Nel 1979, annunciato da un copertina che contempla tutte le bandiere degli stati africani a significare l’unità per il Continente Nero, è uscito Survival, il disco più politico del Profeta del Reggae. Africa Unite, So Much Trouble in the World, Babylon System, Ride Natty Ride, Ambush in the Night, che parla dell’attentato da lui subito, e Zimbabwe sono i brani migliori.

L’anno dopo è arrivato l’ultimo album di Marley: Uprising. Ricco di significati religiosi, Uprising ci regala Could You Be Loved, Comining In From the Cold, Work e, soprattutto, la commovente Redemption Song.

È stato per l’Uprising Tour che, il 27 e il 28 giugno 1980 Bob è calato in Italia per due concerti memorabili. Il primo, di fronte a centomila persone, allo stadio San Siro di Milano. Il secondo al Comunale di Torino.

Il tumore però stava avanzando e lo stato di salute del cantante era ormai grave. L’ultimo concerto lo ha tenuto sul palco di Pittsburgh, il 23 settembre 1980. Poi, l’11 maggio 1981, Bob Marley è deceduto in un ospedale di Miami.
Tutta la Giamaica si è mobilitata e per lui si sono svolti dei funerali di Stato. Il suo corpo è stato tumulato in una piccola cappella vicino al villaggio in cui è nato. A tenergli compagnia alcuni fra gli oggetti che gli erano più cari: la Gibson Les Paul, una Bibbia, un pallone da calcio, l’anello donatogli da un principe etiope e una pianta di marijuana.
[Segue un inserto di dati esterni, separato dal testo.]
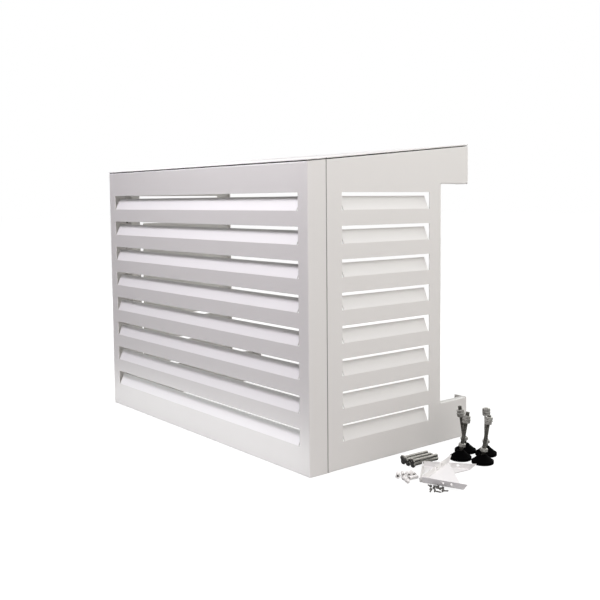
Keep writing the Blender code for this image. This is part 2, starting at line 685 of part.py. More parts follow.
def stud_mesh():
    neck_angle = math.asin(NECK_RADIUS / BALL_RADIUS)
    shank = [(0, STUD_LENGTH), (STUD_RADIUS - STUD_CHAMFER, STUD_LENGTH),
             (STUD_RADIUS, STUD_LENGTH - STUD_CHAMFER),
             (STUD_RADIUS, NECK_LENGTH + STUD_CHAMFER), (NECK_RADIUS, NECK_LENGTH)]
    ball = arc(BALL_RADIUS, 0, neck_angle, math.pi)
    ball[-1] = (0, -BALL_RADIUS)
    return smooth(turned(shank + ball, TURNED_SEGMENTS, "stud"))


def ring_mesh(body, height, name):
    bore = cylinder(STUD_RADIUS + BORE_CLEARANCE, -OVERRUN, height + OVERRUN, TURNED_SEGMENTS)
    return boolean_mesh(body, bore, "DIFFERENCE", name)


def swivel_feet(plastic, steel):
    pad = pad_mesh()
    stud = stud_mesh()
    nut = ring_mesh(hexagon(NUT_FLATS, 0, NUT_HEIGHT), NUT_HEIGHT, "nut")
    washer = ring_mesh(cylinder(WASHER_RADIUS, 0, WASHER_HEIGHT, TURNED_SEGMENTS),
                       WASHER_HEIGHT, "washer")
    lean_axis = (-math.sin(LEAN_AZIMUTH), math.cos(LEAN_AZIMUTH), 0)
    for name, at, lean, jam_rise, clamp_drop in FEET:
        place(name + "_pad", pad.copy(), plastic, beside_screen(*at))
        ball = bpy.data.objects.new(name + "_ball_centre", None)
        PARTS.objects.link(ball)
        ball.matrix_world = beside_screen(*at, BALL_HEIGHT) @ Matrix.Rotation(lean, 4, lean_axis)
        place(name + "_stud", stud.copy(), steel, parent=ball)
        clamp_rise = STUD_LENGTH - clamp_drop
        washer_rise = clamp_rise + NUT_HEIGHT + SEAT_GAP
        top_rise = washer_rise + WASHER_HEIGHT + SEAT_GAP
        pieces = (("_jam_nut", nut, jam_rise), ("_clamp_nut", nut, clamp_rise),
                  ("_washer", washer, washer_rise), ("_top_nut", nut, top_rise))
        for ending, mesh, rise in pieces:
            place(name + ending, mesh.copy(), steel, Matrix.Translation((0, 0, rise)), ball)


# Gusset brackets

def bracket(name, matrix, material):
    root = BRACKET_LEG - BEND_RADIUS
    diagonal = Vector((1, 1, 0)).normalized()
    bm = flat_blank(Vector((0, 0, 0)), X_AXIS, Y_AXIS, [BEND_RADIUS, root], [BEND_RADIUS, root])
    split(bm, Vector((BRACKET_LEG, 0, 0)), diagonal, drop_beyond=True)
    for along, across, turn in ((X_AXIS, Y_AXIS, -1), (Y_AXIS, X_AXIS, 1)):
        leg = free_edges(bm, lambda at: near(at.dot(across), BEND_RADIUS) and near(at.z, 0))
        centre = across * BEND_RADIUS + Z_AXIS * BEND_RADIUS
        leg = bend(bm, leg, centre, along, turn * math.pi / 2)
        draw_out(bm, leg, Z_AXIS * (BRACKET_FLANGE - BEND_RADIUS))
        for vertex in bm.verts:
            if near(vertex.co.dot(along), root) and vertex.co.z > STITCH:
                vertex.co += along * developed_rise(vertex.co.z)
    item = folded_sheet(bm, name, -Z_AXIS, lambda at: near(at.z, 0), material)
    item.matrix_world = matrix
    boolean(item, guide(name + "_holes", bracket_holes(), matrix), "DIFFERENCE")
    return item


def developed_rise(height):
    # How far the sheared 45-degree end has run out at this height of the bent flange.
    if height < BEND_RADIUS:
        return BEND_RADIUS * math.acos(1 - height / BEND_RADIUS)
    return BEND_RADIUS * math.pi / 2 + height - BEND_RADIUS


def bracket_holes():
    hole = cylinder(BRACKET_HOLE_RADIUS, -OVERRUN, OVERRUN, SMALL_SEGMENTS)
    height = (BRACKET_FLANGE + BEND_RADIUS) / 2
    matrices = []
    for step in range(2):
        reach = BRACKET_HOLE_FIRST + BRACKET_HOLE_SPACING * step
        for at, axis in (((reach, 0, height), "X"), ((0, reach, height), "Y")):
            matrices.append(Matrix.Translation(at) @ Matrix.Rotation(math.pi / 2, 4, axis))
    return join_copies(hole, matrices, "bracket_holes")


def brackets(material):
    lower = (beside_screen(*LOWER_BRACKET_PLACE)
             @ Matrix.Rotation(LOWER_BRACKET_TURN - math.pi / 2, 4, "Z"))
    upper = (beside_screen(*UPPER_BRACKET_PLACE)
             @ Matrix.Rotation(UPPER_BRACKET_TURN, 4, "Z")
             @ Matrix.Rotation(UPPER_BRACKET_ROLL, 4, "X")
             @ Matrix.Rotation(UPPER_BRACKET_PITCH, 4, "Y"))
    bracket("gusset_bracket_lower", lower, material)
    bracket("gusset_bracket_upper", upper, material)


# Wall anchors, wall plugs and small screws

def anchor_mesh():
    # Lies along +Y with its head at the origin.
    head = hexagon(ANCHOR_HEAD_FLATS, 0, ANCHOR_HEAD_HEIGHT)
    head.transform(Matrix.Rotation(math.pi / 6, 4, "Z"))
    end = ANCHOR_HEAD_HEIGHT + ANCHOR_LENGTH
    profile = [(0, end), (ANCHOR_TIP_RADIUS, end), (ANCHOR_RADIUS, end - ANCHOR_TIP_LENGTH),
               (ANCHOR_RADIUS, ANCHOR_HEAD_HEIGHT / 2), (0, ANCHOR_HEAD_HEIGHT / 2)]
    shank = turned(profile, SMALL_SEGMENTS, "anchor_shank")
    return boolean_mesh(head, shank, "UNION", "anchor")


def wall_anchors(material):
    # Five side by side, head to tip by turns, and three more lying across their heads.
    lay = Matrix.Rotation(-math.pi / 2, 4, "X")
    turn = beside_screen(*ANCHOR_PLACE) @ Matrix.Rotation(ANCHOR_TURN, 4, "Z")
    rest = ANCHOR_HEAD_FLATS / 2
    reach = ANCHOR_HEAD_HEIGHT * 2 + ANCHOR_LENGTH + SEAT_GAP
    matrices = []
    for step in range(5):
        frame = turn @ Matrix.Translation((ANCHOR_SPACING * step, 0, rest))
        if step % 2:
            frame = frame @ Matrix.Translation((0, reach, 0)) @ Matrix.Rotation(math.pi, 4, "Z")
        matrices.append(frame @ lay)
    for step in range(3):
        across = ANCHOR_SPACING * (step * 2 + 1 / 2)
        back = (ANCHOR_HEAD_HEIGHT + SEAT_GAP) * (1 + step % 2)
        rise = ANCHOR_HEAD_FLATS + SEAT_GAP + ANCHOR_RADIUS
        matrices.append(turn @ Matrix.Translation((across, -back, rise)) @ lay)
    place_copies("wall_anchor", anchor_mesh(), matrices, material)


def wall_plugs(material):
    profile = [(0, PLUG_LENGTH), (PLUG_RADIUS / 2, PLUG_LENGTH),
               (PLUG_RADIUS, PLUG_LENGTH - PLUG_RADIUS / 2), (PLUG_RADIUS, PLUG_COLLAR_HEIGHT),
               (PLUG_COLLAR_RADIUS, PLUG_COLLAR_HEIGHT), (PLUG_COLLAR_RADIUS, 0),
               (PLUG_BORE_RADIUS, 0), (PLUG_BORE_RADIUS, PLUG_BORE_DEPTH), (0, PLUG_BORE_DEPTH)]
    mesh = smooth(turned(profile, SMALL_SEGMENTS, "plug"))
    lie_down("wall_plug", mesh, PLUG_PLACES, (PLUG_COLLAR_RADIUS, PLUG_COLLAR_HEIGHT),
             (PLUG_RADIUS, PLUG_LENGTH), material)


def small_screws(material):
    end = SCREW_HEAD_HEIGHT + SCREW_LENGTH
    profile = [(0, end), (SCREW_RADIUS, end - SCREW_RADIUS), (SCREW_RADIUS, SCREW_HEAD_HEIGHT),
               (SCREW_HEAD_RADIUS, SCREW_HEAD_HEIGHT), (SCREW_HEAD_RADIUS, SCREW_RADIUS / 2),
               (SCREW_HEAD_RADIUS - SCREW_RADIUS / 2, 0), (0, 0)]
    mesh = smooth(turned(profile, SMALL_SEGMENTS, "screw"))
    lie_down("small_screw", mesh, SCREW_PLACES, (SCREW_HEAD_RADIUS, SCREW_HEAD_HEIGHT),
             (SCREW_RADIUS, end), material)


def lie_down(stem, mesh, places, head, shank, material):
    # Each copy lies on the floor on its head's inner rim and its tip, head at the given place.
    # Head and shank are (radius, height along the piece) of those two points.
    tilt = math.atan((head[0] - shank[0]) / (shank[1] - head[1]))
    rest = head[0] * math.cos(tilt) + head[1] * math.sin(tilt)
    lay = Matrix.Rotation(math.pi / 2 + tilt, 4, "Y")
    matrices = [beside_screen(*at, rest) @ Matrix.Rotation(turn, 4, "Z") @ lay
                for at, turn in places]
    place_copies(stem, mesh, matrices, material)


clear_scene()
PARTS = new_collection("Air conditioner screen")
CUTTERS = new_collection("Cutters")
CUTTERS.hide_render = True

powder_coat = new_material("Powder coat", (0.79, 0.79, 0.78), 0.45, 0)
zinc_steel = new_material("Zinc-plated steel", (0.56, 0.56, 0.53), 0.35, 1)
black_plastic = new_material("Black plastic", (0.015, 0.015, 0.016), 0.5, 0)
white_nylon = new_material("White nylon", (0.82, 0.82, 0.80), 0.5, 0)
black_steel = new_material("Blackened steel", (0.05, 0.05, 0.05), 0.45, 1)

front = front_panel(powder_coat)
sides = [side_panel("left_side_panel", -1, powder_coat),
         side_panel("right_side_panel", 1, powder_coat)]
drill_panels(front, sides)
roof_panel(powder_coat)
roof_nuts(zinc_steel)
seam_screws(zinc_steel)
swivel_feet(black_plastic, zinc_steel)
brackets(powder_coat)
wall_anchors(zinc_steel)
wall_plugs(white_nylon)
small_screws(black_steel)
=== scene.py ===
import json
import math

import bmesh
import bpy
import numpy as np
from mathutils import Matrix, Vector


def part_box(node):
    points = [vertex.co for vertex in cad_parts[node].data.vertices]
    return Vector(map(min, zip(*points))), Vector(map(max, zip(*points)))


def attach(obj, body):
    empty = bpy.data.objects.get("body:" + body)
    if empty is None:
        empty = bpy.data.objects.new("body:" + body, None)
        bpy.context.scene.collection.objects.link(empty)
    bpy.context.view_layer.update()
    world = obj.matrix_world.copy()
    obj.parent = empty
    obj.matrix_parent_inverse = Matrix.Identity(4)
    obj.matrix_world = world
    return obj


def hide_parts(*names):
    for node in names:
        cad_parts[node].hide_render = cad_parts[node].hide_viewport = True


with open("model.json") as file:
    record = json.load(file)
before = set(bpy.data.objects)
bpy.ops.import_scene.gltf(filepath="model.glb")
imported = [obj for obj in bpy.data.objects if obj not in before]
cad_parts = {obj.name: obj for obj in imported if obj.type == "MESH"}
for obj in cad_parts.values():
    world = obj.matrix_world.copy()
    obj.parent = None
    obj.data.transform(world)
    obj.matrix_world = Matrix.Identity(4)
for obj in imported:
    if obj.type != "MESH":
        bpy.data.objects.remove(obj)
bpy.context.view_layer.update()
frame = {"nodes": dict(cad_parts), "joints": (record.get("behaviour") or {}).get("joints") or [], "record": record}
print("frame loaded:", len(frame["nodes"]), "nodes")


# A socket that takes part in sums: each sum adds its Math node to the same tree.

class Wire:
    def __init__(self, desk, socket):
        self.desk = desk
        self.socket = socket

    def sum(self, operation, *terms):
        return self.desk.add("ShaderNodeMath", {"operation": operation}, dict(enumerate(terms)))

    def __add__(self, other):
        return self.sum("ADD", self, other)

    def __sub__(self, other):
        return self.sum("SUBTRACT", self, other)

    def __mul__(self, other):
        return self.sum("MULTIPLY", self, other)

    def __lt__(self, other):
        return self.sum("LESS_THAN", self, other)

    def __abs__(self):
        return self.sum("ABSOLUTE", self)

    def capped(self):
        return self.sum("MINIMUM", self, 1.0)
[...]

Un mese più tardi gli è stato conferito il Jamaican Order Of Merit, mentre nel 1994 è stato introdotto nella Rock’n’Roll Hall Of Fame.
Ogni 6 febbraio poi, per celebrare il suo compleanno, in Giamaica è celebrata una festa in suo onore.

Nel 1983 è uscito postumo l’album Confrontation, che contiene singoli mai registrati in precedenza come la famosa Buffalo Soldier, ma anche Blackman Redemption, Give Thanks and Praise e Rastaman Live Up!

L’anno seguente la raccolta Legend, avendo venduto oltre 10 milioni di copie, è stata certificata 10 volte Disco di Platino, ovvero Disco di Diamante.


A 20 anni di distanza, il mito di Bob Marley, della sua musica, della sua filosofia, è più viva che mai e continua a fare proseliti. Mi sembra giusto chiudere questa breve biografia con le ultime parole che il Profeta del reggae ha pronunciato prima di morire, rivolgendosi al figlio Ziggy: “I soldi non comprano la vita!